What stops setters from using 300=B? I have always thought "in
Chambers" = "OK".
I agree with Colin!
Given the range of other abbrev. choices for puzzles where these
medieval Roman numerals are suitable material (advanced
cryptics with Chambers as the reference), they always seem
like barrel-scraping to me. (And I don't recall them being
taken quite this far - just a number to letter conversion, like
"Italian loving 500 more" for AMORE (not in Chambers but
allowing medieval notation but not a reference to a well-known
song seems daft!)
In most cases, common sense!

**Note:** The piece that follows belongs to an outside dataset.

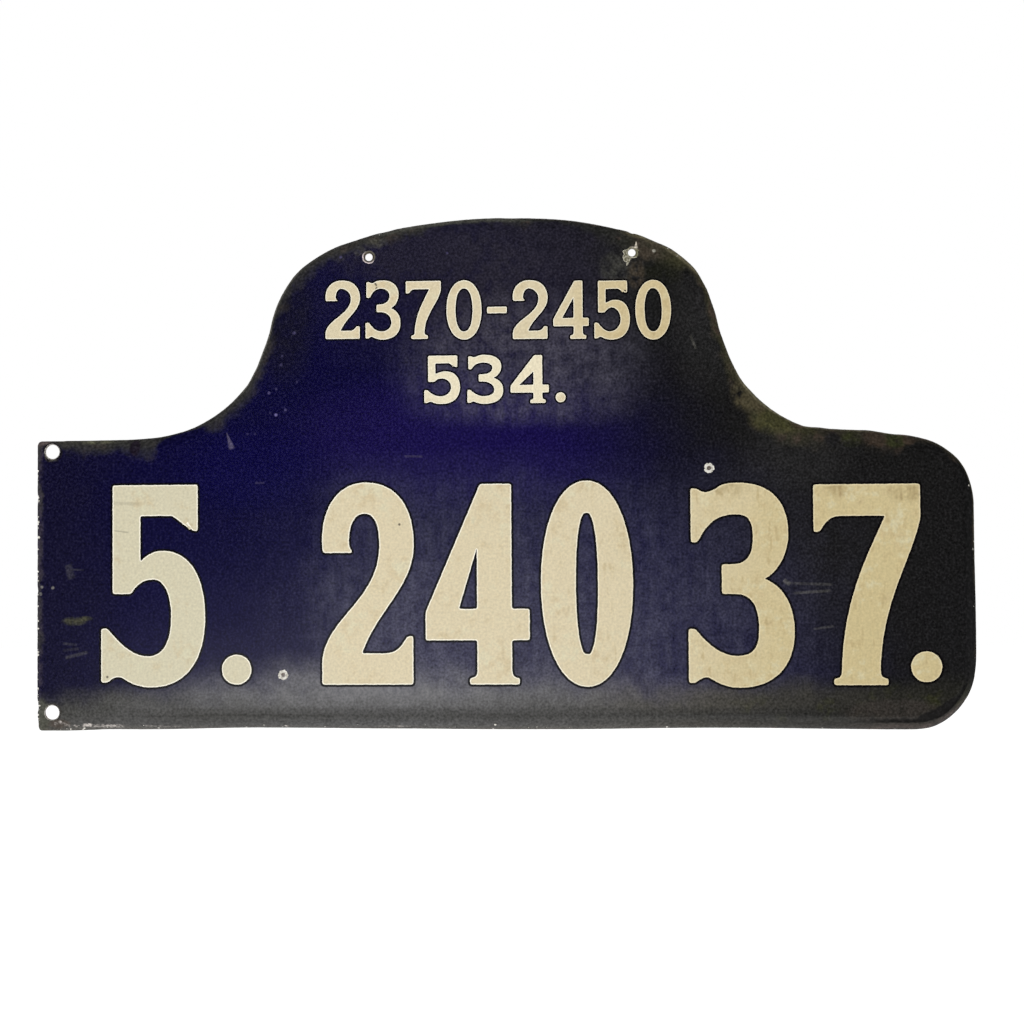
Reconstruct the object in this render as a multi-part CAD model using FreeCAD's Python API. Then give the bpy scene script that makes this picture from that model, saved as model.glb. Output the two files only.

The rule you quote applies to
barred-grid cryptics. If you apply it to daily paper puzzles you
soon end up with unsolvable puzzles. AFAIK no daily paper
blocked puzzle has ever used these, not even one of the
"eliminator" puzzles they used to use to whittle down the the
Times championship field.
Googling for
"medieval roman numerals"
only finds a few mentions in solving blogs, suggesting that
even in these hard puzzles, they're not used very often.